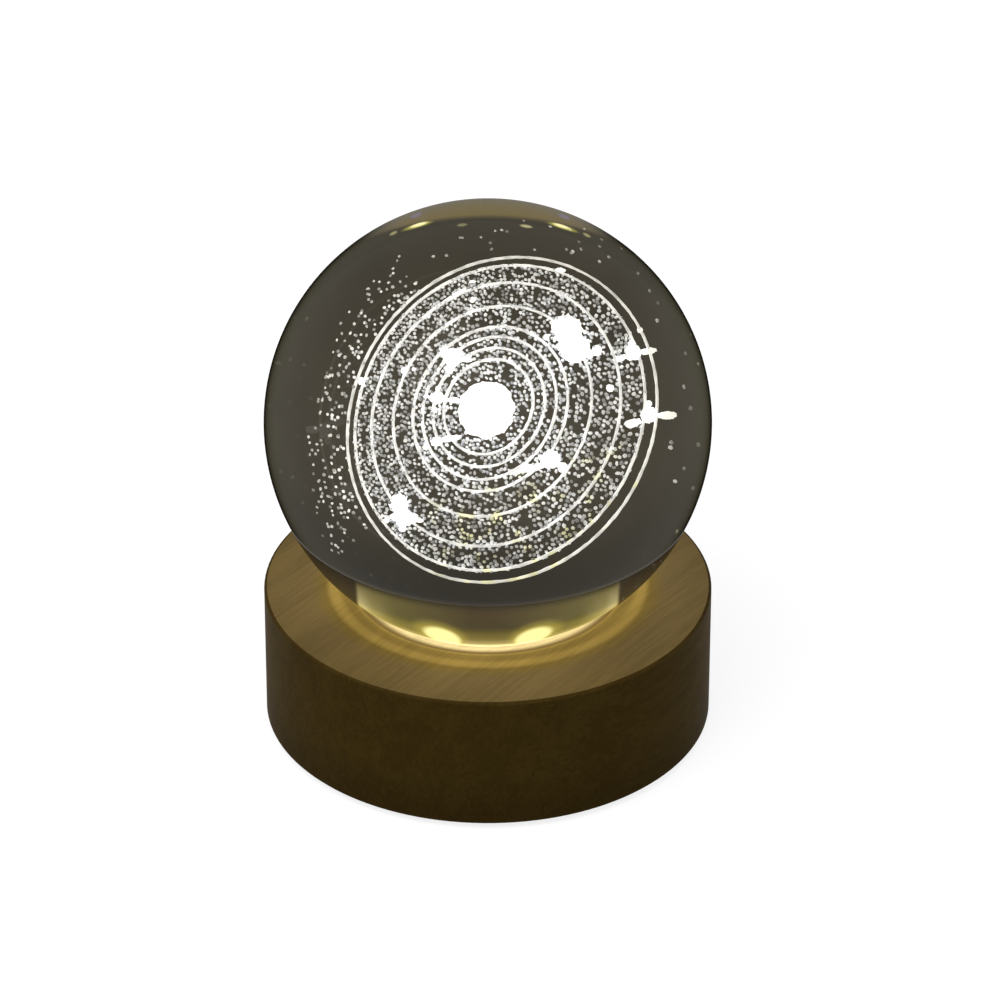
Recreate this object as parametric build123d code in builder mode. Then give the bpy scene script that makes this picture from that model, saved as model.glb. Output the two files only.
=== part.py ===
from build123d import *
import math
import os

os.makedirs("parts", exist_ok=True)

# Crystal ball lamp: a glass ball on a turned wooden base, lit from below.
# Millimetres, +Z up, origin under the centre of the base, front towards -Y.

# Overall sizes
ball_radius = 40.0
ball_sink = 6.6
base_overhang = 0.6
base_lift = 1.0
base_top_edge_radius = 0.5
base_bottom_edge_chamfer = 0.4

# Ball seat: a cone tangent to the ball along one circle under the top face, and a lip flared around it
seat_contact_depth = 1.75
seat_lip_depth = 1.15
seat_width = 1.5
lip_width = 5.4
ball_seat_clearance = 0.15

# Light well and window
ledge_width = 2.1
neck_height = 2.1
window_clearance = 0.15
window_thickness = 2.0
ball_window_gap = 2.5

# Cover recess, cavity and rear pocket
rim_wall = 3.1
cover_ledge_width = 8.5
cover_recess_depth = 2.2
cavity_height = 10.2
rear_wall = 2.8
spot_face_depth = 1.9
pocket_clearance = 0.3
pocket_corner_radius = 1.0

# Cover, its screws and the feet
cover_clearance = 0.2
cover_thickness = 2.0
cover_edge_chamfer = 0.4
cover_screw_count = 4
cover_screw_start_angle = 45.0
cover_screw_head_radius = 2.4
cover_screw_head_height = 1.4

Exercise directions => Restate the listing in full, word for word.

The result =>
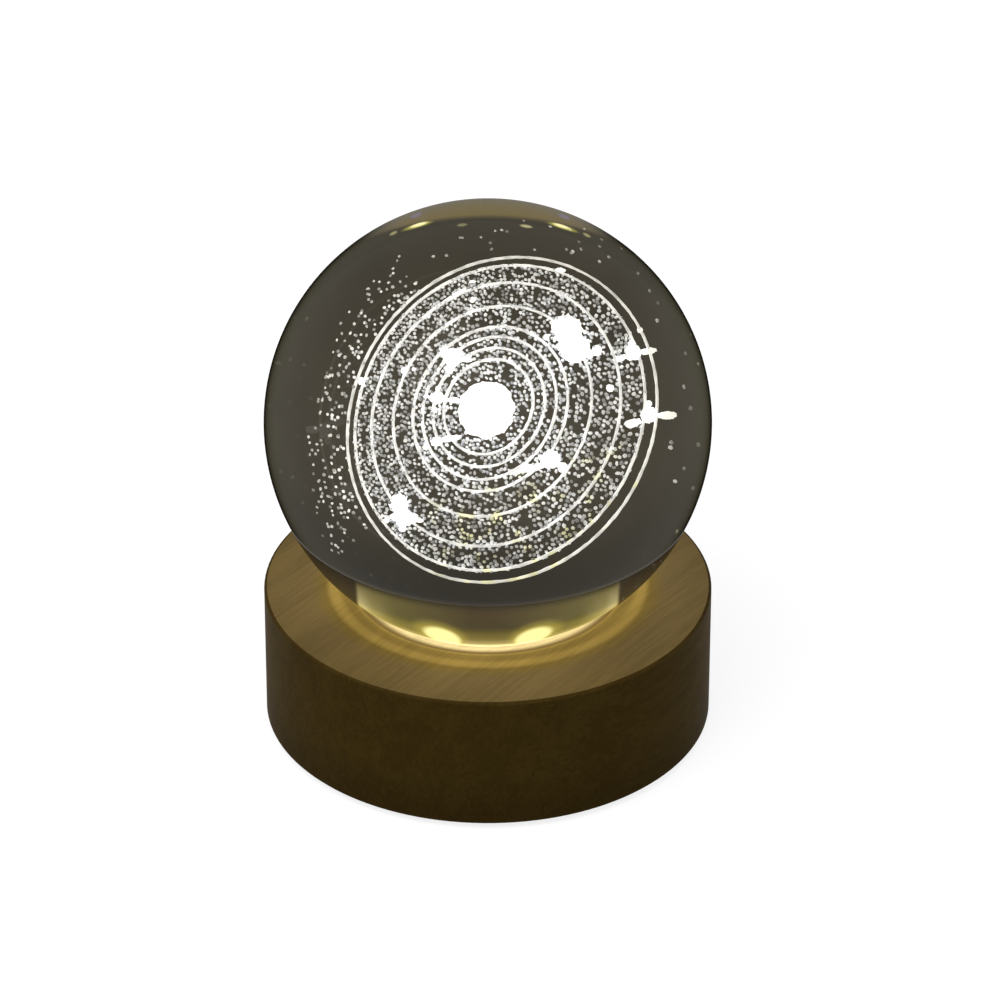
Recreate this object as parametric build123d code in builder mode. Then give the bpy scene script that makes this picture from that model, saved as model.glb. Output the two files only.
=== part.py ===
from build123d import *
import math
import os

os.makedirs("parts", exist_ok=True)

# Crystal ball lamp: a glass ball on a turned wooden base, lit from below.
# Millimetres, +Z up, origin under the centre of the base, front towards -Y.

# Overall sizes
ball_radius = 40.0
ball_sink = 6.6
base_overhang = 0.6
base_lift = 1.0
base_top_edge_radius = 0.5
base_bottom_edge_chamfer = 0.4

# Ball seat: a cone tangent to the ball along one circle under the top face, and a lip flared around it
seat_contact_depth = 1.75
seat_lip_depth = 1.15
seat_width = 1.5
lip_width = 5.4
ball_seat_clearance = 0.15

# Light well and window
ledge_width = 2.1
neck_height = 2.1
window_clearance = 0.15
window_thickness = 2.0
ball_window_gap = 2.5

# Cover recess, cavity and rear pocket
rim_wall = 3.1
cover_ledge_width = 8.5
cover_recess_depth = 2.2
cavity_height = 10.2
rear_wall = 2.8
spot_face_depth = 1.9
pocket_clearance = 0.3
pocket_corner_radius = 1.0

# Cover, its screws and the feet
cover_clearance = 0.2
cover_thickness = 2.0
cover_edge_chamfer = 0.4
cover_screw_count = 4
cover_screw_start_angle = 45.0
cover_screw_head_radius = 2.4
cover_screw_head_height = 1.4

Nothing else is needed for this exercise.